• WHAT TO DO: Reproduce the listing verbatim.

• RECORDED INFORMATION:

»»

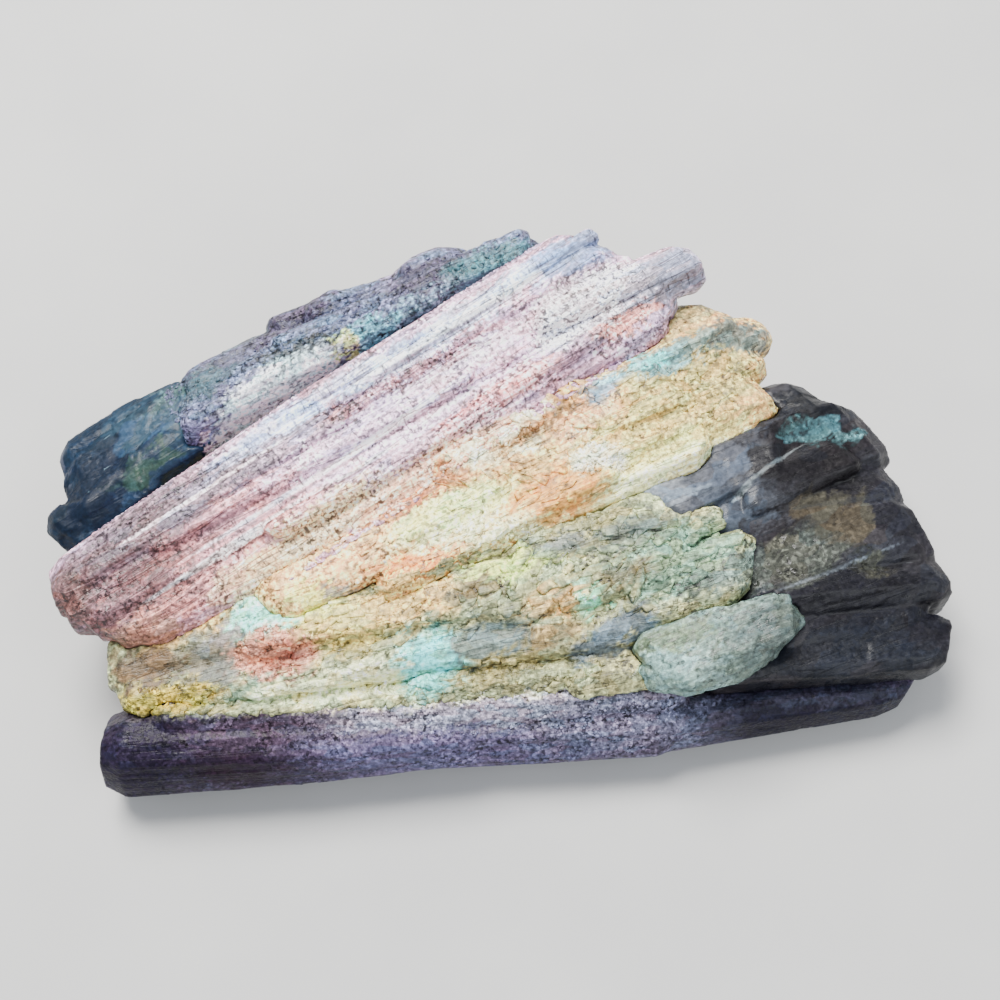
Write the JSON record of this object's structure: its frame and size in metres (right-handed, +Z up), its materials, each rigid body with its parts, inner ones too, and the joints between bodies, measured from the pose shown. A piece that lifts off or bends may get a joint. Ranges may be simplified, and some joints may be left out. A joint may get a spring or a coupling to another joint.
{
  "type": "rubellite crystal cluster",
  "caption": "Low hand specimen of pink tourmaline prisms grown with quartz, feldspar, albite and lepidolite, lying on a flat broken base.",
  "frame": {"origin": "middle of the underside's box, on the surface that it rests on", "axes": "+X along the length towards the smoky quartz end, +Y towards the back where the prisms point, +Z up"},
  "size_m": [0.1198, 0.0744, 0.0301],
  "materials": {
    "rubellite": "milky pink-lavender tourmaline, striated, satin",
    "rubellite_dark": "mauve-purple tourmaline, frosted on top, satin",
    "feldspar": "peach to yellow-tan feldspar, granular, satin",
    "smoky_quartz": "smoky brown to grey-lavender quartz, glassy",
    "albite": "pale green-white albite, waxy",
    "blue_quartz": "dark teal-blue quartz, glassy",
    "lepidolite": "mauve-grey lepidolite mica, granular, dull sparkle",
    "quartz": "green-grey granular quartz, matt"
  },
  "bodies": {
    "root": {"rubellite_sheaf": "rubellite", "rubellite_bar": "rubellite_dark", "feldspar_columns": "feldspar", "smoky_quartz": "smoky_quartz", "albite_blade": "albite", "blue_quartz": "blue_quartz", "lepidolite_crust": "lepidolite", "quartz_matrix": "quartz"}
  },
  "joints": []
}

««

• ANSWER TO THIS PROBLEM:
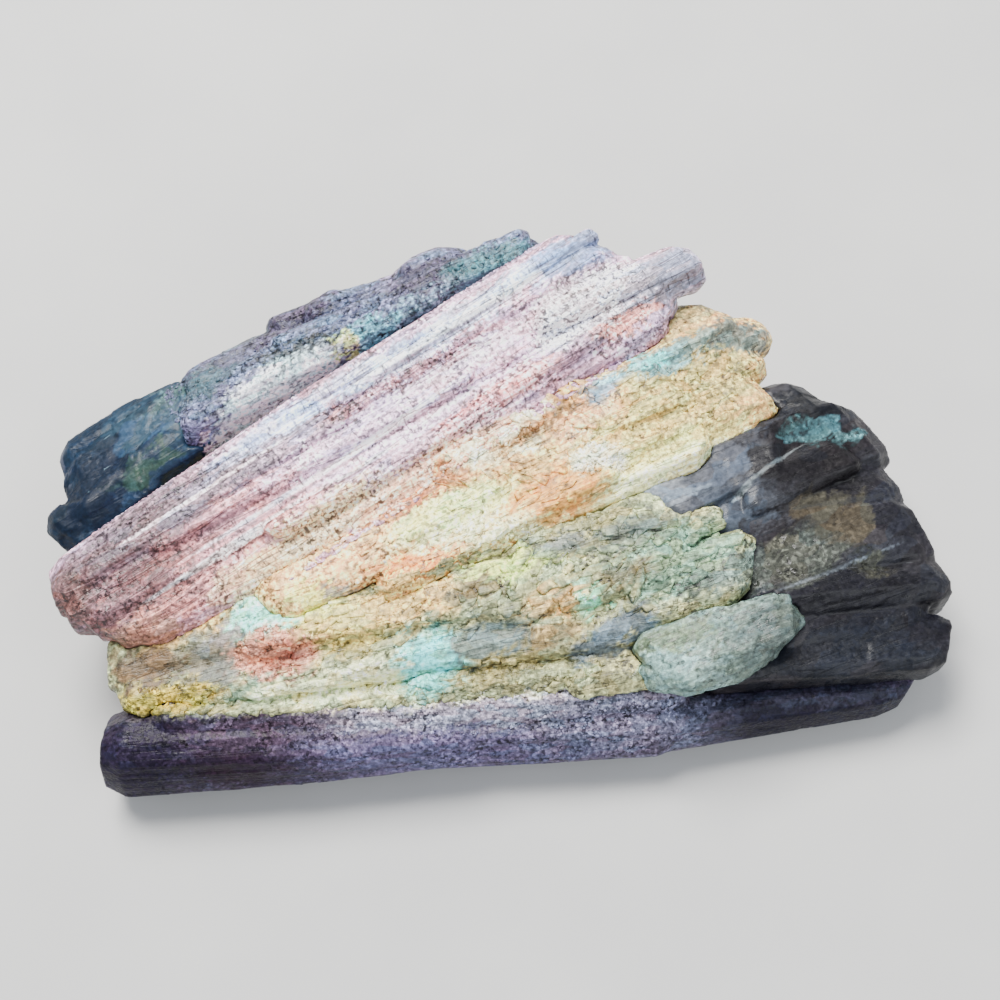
Write the JSON record of this object's structure: its frame and size in metres (right-handed, +Z up), its materials, each rigid body with its parts, inner ones too, and the joints between bodies, measured from the pose shown. A piece that lifts off or bends may get a joint. Ranges may be simplified, and some joints may be left out. A joint may get a spring or a coupling to another joint.
{
  "type": "rubellite crystal cluster",
  "caption": "Low hand specimen of pink tourmaline prisms grown with quartz, feldspar, albite and lepidolite, lying on a flat broken base.",
  "frame": {"origin": "middle of the underside's box, on the surface that it rests on", "axes": "+X along the length towards the smoky quartz end, +Y towards the back where the prisms point, +Z up"},
  "size_m": [0.1198, 0.0744, 0.0301],
  "materials": {
    "rubellite": "milky pink-lavender tourmaline, striated, satin",
    "rubellite_dark": "mauve-purple tourmaline, frosted on top, satin",
    "feldspar": "peach to yellow-tan feldspar, granular, satin",
    "smoky_quartz": "smoky brown to grey-lavender quartz, glassy",
    "albite": "pale green-white albite, waxy",
    "blue_quartz": "dark teal-blue quartz, glassy",
    "lepidolite": "mauve-grey lepidolite mica, granular, dull sparkle",
    "quartz": "green-grey granular quartz, matt"
  },
  "bodies": {
    "root": {"rubellite_sheaf": "rubellite", "rubellite_bar": "rubellite_dark", "feldspar_columns": "feldspar", "smoky_quartz": "smoky_quartz", "albite_blade": "albite", "blue_quartz": "blue_quartz", "lepidolite_crust": "lepidolite", "quartz_matrix": "quartz"}
  },
  "joints": []
}